Sigmund Freud (1856-1939)
Beating and watching others being beaten are also especially associated with slavery and serfdom, and it is worth noting that both Stephen Neill and John Smyth beat young men whilst Neill was in Kenya and Smyth in Zimbabwe and South Africa – this adds a further dreadful dimension to their abuse linked to colonialism.
Why bother to dress all this up with apparent theological justifications by for example abusers quoting bits of bible verses here and there before administering beatings. At one level this is a form of defence by such perpetrators – a rationalisation or reasoning that in some way explains their sadism as an act of Christian charity. There is a narcissistic and omnipotent identification with the punishing god – Jesus had to die for our sins so as to bring us back into relationship with God, so the person has to be beaten to be brought back into ‘right relationship with god’ as judged by the abuser (or with the abuser who seems to be god).

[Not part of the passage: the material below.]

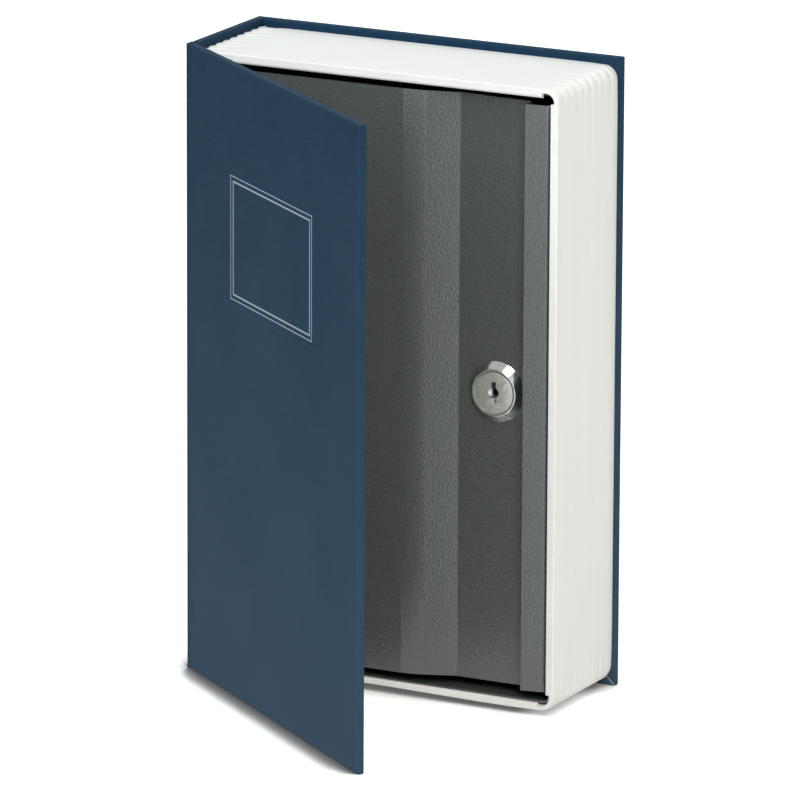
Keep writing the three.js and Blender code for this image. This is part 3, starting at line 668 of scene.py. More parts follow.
# Boards and papers: grey-brown board inside each cover, and off-white paper glued over the board
# and, on the front cover, lapping over the turned-in cloth.
BOARD_INSET = 0.5 * MM
BOARD_DARK = (128, 116, 92)
BOARD_LIGHT = (168, 154, 124)
BOARD_FLECK = (92, 84, 72)
BOARD_RELIEF = 0.08 * MM
PAPER_DARK = (222, 220, 208)
PAPER_LIGHT = (233, 231, 220)
PAPER_CLOUD = (224, 221, 205)
PAPER_RELIEF = 0.02 * MM
PAPER_GAP = 0.1 * MM
PAPER_THICKNESS = 0.16 * MM
PAPER_MARGIN = 4 * MM
PAPER_HINGE_EDGE = 1.4 * MM
PAPER_SINK = 0.3 * MM
STEP_HALF_WIDTH = 0.5 * MM


def grey_board():
    material, tree, shader = start_finish("grey_board", 0.95, **{"Specular IOR Level": 0.2})
    place = object_place(tree)
    fibre = noise(tree, place, scale=900, detail=4.0, rough=0.7)
    fleck = noise(tree, place, scale=3200)
    colour = two_tone(tree, fibre, 0.35, 0.65, BOARD_DARK, BOARD_LIGHT)
    speckled = overlay(tree, colour, fleck, 0.62, 0.72, 0.6, BOARD_FLECK)
    cover_surface(tree, shader, speckled, fibre, BOARD_RELIEF)
    return material


def end_paper():
    material, tree, shader = start_finish("end_paper", 0.85, **{"Specular IOR Level": 0.25})
    place = object_place(tree)
    fibre = noise(tree, place, scale=1400, detail=4.0, rough=0.65)
    cloud = noise(tree, place, scale=45, detail=3.0)
    colour = two_tone(tree, fibre, 0.3, 0.7, PAPER_DARK, PAPER_LIGHT)
    clouded = overlay(tree, colour, cloud, 0.4, 0.7, 0.5, PAPER_CLOUD)
    cover_surface(tree, shader, clouded, fibre, PAPER_RELIEF)
    return material


def refinish(node, finish):
    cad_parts[node].data.materials.clear()
    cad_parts[node].data.materials.append(finish)


board_finish = grey_board()
paper_finish = end_paper()
refinish("spine_board", board_finish)
refinish("front_board", board_finish)
refinish("spine_lining", paper_finish)

# The back cover's board and paper end inside the cloth that runs round on to the spine
back_board_bm = bmesh.new()
slab(
    back_board_bm,
    (SPINE_X + BOARD_INSET, BACK_INNER_Y + BOARD_INSET, BOARD_INSET),
    (FORE_X - BOARD_INSET, BACK_Y - BOARD_INSET, BOOK_HEIGHT - BOARD_INSET),
)
make_piece("back_cover_board", back_board_bm, board_finish, "case", ["back_board"])
back_paper_bm = bmesh.new()
slab(
    back_paper_bm,
    (SPINE_X + COVER_THICKNESS + PAPER_GAP, BACK_INNER_Y, TURN_IN + PAPER_GAP),
    (FORE_X - TURN_IN - PAPER_GAP, BACK_INNER_Y + CLOTH_THICKNESS, BOOK_HEIGHT - TURN_IN - PAPER_GAP),
)
make_piece("back_endpaper", back_paper_bm, paper_finish, "case", ["back_pastedown"])

# The front cover's paper laps over the turned-in cloth and steps down inside it
sheet_bm = bmesh.new()
sheet_corners = [
    sheet_bm.verts.new((x, COVER_THICKNESS, z))
    for x, z in (
        (PAPER_HINGE_EDGE, PAPER_MARGIN),
        (PAPER_HINGE_EDGE, BOOK_HEIGHT - PAPER_MARGIN),
        (COVER_WIDTH - PAPER_MARGIN, BOOK_HEIGHT - PAPER_MARGIN),
        (COVER_WIDTH - PAPER_MARGIN, PAPER_MARGIN),
    )
]
sheet_bm.faces.new(sheet_corners)
for border in (TURN_IN, BOOK_HEIGHT - TURN_IN):
    score_at(sheet_bm, (0, 0, 1), (border - STEP_HALF_WIDTH, border + STEP_HALF_WIDTH))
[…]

The penal substitution theory of the atonement can be then used to justify punishments, whereby like Jesus the person is punished to satisfy God’s wrath, or jealousy, and sense of justice or revenge. This theory of the atonement is a development of the Reformation (favoured by the evangelicals) and has a different emphasis than the Catholic satisfaction theory in that God is not satisfied with a debt of justice being paid by Jesus, but that God is satisfied with punishing Jesus in the place of humankind. As Stephen D. Morrison explains Jesus is punished (penal) in the place of sinners (substitution) so meeting the retributive requirements of God’s justice. In other words, Jesus died for legal satisfaction and a bloody sacrifice needs to take place.
It’s not difficult to see how the power and persistence of powerful, internalised figures contribute to projections onto the punishing God. The real inner work is to develop faith in the loving and merciful God who can provide deep healing to past traumas and deprivations. A God who is not fickle and moving into violent and vengeful actions, but who remains a compassionate and forgiving Presence. The real outer work is for religious groups to collectively believe and trust in this vision and react accordingly.